Return the lines from the line containing "middle_x = box_half - drawer_board / 2" through the line containing "bpy.data.objects.remove(obj)" exactly. No other line should appear in the answer.

→ ENTRIES:
++++++++++++++++++++
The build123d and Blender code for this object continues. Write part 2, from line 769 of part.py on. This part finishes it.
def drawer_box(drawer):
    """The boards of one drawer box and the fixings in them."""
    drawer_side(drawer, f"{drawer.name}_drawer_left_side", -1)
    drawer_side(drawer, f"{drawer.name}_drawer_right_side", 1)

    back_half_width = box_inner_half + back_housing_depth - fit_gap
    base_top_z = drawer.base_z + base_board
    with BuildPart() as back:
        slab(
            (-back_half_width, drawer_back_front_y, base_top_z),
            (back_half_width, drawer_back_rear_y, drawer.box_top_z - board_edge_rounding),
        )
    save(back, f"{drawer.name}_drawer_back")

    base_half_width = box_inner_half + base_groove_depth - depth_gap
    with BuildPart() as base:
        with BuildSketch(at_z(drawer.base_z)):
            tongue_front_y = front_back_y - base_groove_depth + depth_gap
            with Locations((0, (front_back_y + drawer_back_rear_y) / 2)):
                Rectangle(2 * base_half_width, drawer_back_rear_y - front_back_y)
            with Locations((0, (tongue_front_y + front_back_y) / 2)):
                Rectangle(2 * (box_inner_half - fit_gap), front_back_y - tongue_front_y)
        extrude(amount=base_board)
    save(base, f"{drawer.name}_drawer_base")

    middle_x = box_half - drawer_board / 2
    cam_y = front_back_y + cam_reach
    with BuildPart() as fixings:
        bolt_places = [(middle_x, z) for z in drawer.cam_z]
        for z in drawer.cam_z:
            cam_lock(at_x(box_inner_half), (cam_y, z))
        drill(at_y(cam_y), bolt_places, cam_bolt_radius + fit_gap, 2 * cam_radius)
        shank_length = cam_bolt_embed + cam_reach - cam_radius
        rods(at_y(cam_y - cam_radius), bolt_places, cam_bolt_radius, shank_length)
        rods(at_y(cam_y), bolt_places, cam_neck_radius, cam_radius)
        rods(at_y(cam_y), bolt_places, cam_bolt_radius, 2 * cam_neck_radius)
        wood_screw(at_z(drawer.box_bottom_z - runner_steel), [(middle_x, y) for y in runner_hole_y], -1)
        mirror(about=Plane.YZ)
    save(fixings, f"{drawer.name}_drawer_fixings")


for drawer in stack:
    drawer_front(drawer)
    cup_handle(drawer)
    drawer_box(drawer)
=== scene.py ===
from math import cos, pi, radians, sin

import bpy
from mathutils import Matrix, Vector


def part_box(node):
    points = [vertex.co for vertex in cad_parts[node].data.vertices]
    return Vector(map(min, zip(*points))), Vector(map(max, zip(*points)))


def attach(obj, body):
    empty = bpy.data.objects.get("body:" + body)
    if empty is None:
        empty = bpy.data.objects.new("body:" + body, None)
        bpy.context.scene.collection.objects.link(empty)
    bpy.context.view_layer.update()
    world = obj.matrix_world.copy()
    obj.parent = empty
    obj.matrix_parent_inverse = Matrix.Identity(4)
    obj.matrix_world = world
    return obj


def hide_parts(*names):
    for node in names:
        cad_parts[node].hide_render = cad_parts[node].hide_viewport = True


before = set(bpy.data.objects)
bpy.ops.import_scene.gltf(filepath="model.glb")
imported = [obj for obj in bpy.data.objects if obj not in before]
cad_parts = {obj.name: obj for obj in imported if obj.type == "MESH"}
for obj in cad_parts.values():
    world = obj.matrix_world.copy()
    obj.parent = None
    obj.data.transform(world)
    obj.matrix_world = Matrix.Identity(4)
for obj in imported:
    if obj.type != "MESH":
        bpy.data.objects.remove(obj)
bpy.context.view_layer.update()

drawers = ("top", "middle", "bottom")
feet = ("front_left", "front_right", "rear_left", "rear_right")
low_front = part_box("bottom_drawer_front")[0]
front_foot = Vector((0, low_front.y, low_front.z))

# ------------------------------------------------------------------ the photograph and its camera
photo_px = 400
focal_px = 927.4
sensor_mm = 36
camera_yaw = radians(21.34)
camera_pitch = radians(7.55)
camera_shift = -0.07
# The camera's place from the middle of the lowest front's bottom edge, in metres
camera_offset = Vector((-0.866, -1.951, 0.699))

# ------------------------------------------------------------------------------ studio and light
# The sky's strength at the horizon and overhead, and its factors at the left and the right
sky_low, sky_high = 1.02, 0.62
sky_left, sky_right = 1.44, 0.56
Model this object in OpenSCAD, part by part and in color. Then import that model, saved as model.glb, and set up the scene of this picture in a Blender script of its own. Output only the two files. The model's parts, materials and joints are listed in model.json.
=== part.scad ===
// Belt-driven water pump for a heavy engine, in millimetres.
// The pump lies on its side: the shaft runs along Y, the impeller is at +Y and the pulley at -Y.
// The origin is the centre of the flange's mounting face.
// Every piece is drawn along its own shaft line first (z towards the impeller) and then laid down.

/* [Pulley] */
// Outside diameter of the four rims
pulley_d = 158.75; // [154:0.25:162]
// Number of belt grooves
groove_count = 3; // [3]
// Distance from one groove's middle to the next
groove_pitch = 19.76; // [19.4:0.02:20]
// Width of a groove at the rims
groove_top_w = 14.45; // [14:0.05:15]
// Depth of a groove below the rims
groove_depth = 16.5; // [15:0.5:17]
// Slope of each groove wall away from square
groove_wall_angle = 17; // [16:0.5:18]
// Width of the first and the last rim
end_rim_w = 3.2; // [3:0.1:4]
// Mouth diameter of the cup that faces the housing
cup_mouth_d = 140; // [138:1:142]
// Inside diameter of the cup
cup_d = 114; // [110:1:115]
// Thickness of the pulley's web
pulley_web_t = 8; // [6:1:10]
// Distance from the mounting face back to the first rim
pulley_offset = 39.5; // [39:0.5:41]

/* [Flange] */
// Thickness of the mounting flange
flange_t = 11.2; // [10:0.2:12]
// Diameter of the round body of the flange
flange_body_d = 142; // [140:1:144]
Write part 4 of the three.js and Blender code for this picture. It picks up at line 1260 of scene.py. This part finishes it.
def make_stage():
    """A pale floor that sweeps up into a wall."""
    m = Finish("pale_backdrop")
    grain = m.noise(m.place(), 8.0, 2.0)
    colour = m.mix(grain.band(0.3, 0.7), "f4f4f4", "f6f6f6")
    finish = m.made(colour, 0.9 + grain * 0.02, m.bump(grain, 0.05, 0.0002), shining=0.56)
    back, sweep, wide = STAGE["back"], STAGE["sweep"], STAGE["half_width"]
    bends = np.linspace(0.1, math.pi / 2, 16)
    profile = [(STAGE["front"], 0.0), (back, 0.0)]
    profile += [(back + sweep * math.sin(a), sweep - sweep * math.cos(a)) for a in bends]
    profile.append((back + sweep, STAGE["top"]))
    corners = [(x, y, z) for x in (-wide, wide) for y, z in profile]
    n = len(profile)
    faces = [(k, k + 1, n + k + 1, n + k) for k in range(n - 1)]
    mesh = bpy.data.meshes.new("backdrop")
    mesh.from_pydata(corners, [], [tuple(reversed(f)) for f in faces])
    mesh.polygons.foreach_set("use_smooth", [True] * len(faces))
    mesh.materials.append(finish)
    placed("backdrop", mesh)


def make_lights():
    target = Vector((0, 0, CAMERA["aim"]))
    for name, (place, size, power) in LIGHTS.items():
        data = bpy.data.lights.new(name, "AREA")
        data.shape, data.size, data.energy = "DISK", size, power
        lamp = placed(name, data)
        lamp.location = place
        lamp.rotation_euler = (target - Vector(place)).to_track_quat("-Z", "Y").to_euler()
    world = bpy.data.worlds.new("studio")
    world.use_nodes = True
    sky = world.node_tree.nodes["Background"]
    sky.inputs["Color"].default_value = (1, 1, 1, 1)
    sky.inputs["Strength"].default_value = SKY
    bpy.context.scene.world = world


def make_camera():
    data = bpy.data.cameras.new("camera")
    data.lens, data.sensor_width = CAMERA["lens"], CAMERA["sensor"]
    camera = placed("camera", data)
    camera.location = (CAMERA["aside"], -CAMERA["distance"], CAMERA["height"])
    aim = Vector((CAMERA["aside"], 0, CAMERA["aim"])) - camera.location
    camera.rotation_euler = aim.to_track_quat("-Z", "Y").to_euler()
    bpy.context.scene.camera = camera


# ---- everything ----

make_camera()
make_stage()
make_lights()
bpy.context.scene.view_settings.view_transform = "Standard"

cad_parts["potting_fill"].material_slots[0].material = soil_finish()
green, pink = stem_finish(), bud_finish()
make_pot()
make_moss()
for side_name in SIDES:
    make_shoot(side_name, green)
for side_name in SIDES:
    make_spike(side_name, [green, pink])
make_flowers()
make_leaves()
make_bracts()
++++++++++++++++++++
→ WRITTEN REPLY:
    middle_x = box_half - drawer_board / 2
    cam_y = front_back_y + cam_reach
    with BuildPart() as fixings:
        bolt_places = [(middle_x, z) for z in drawer.cam_z]
        for z in drawer.cam_z:
            cam_lock(at_x(box_inner_half), (cam_y, z))
        drill(at_y(cam_y), bolt_places, cam_bolt_radius + fit_gap, 2 * cam_radius)
        shank_length = cam_bolt_embed + cam_reach - cam_radius
        rods(at_y(cam_y - cam_radius), bolt_places, cam_bolt_radius, shank_length)
        rods(at_y(cam_y), bolt_places, cam_neck_radius, cam_radius)
        rods(at_y(cam_y), bolt_places, cam_bolt_radius, 2 * cam_neck_radius)
        wood_screw(at_z(drawer.box_bottom_z - runner_steel), [(middle_x, y) for y in runner_hole_y], -1)
        mirror(about=Plane.YZ)
    save(fixings, f"{drawer.name}_drawer_fixings")


for drawer in stack:
    drawer_front(drawer)
    cup_handle(drawer)
    drawer_box(drawer)
=== scene.py ===
from math import cos, pi, radians, sin

import bpy
from mathutils import Matrix, Vector


def part_box(node):
    points = [vertex.co for vertex in cad_parts[node].data.vertices]
    return Vector(map(min, zip(*points))), Vector(map(max, zip(*points)))


def attach(obj, body):
    empty = bpy.data.objects.get("body:" + body)
    if empty is None:
        empty = bpy.data.objects.new("body:" + body, None)
        bpy.context.scene.collection.objects.link(empty)
    bpy.context.view_layer.update()
    world = obj.matrix_world.copy()
    obj.parent = empty
    obj.matrix_parent_inverse = Matrix.Identity(4)
    obj.matrix_world = world
    return obj


def hide_parts(*names):
    for node in names:
        cad_parts[node].hide_render = cad_parts[node].hide_viewport = True


before = set(bpy.data.objects)
bpy.ops.import_scene.gltf(filepath="model.glb")
imported = [obj for obj in bpy.data.objects if obj not in before]
cad_parts = {obj.name: obj for obj in imported if obj.type == "MESH"}
for obj in cad_parts.values():
    world = obj.matrix_world.copy()
    obj.parent = None
    obj.data.transform(world)
    obj.matrix_world = Matrix.Identity(4)
for obj in imported:
    if obj.type != "MESH":
        bpy.data.objects.remove(obj)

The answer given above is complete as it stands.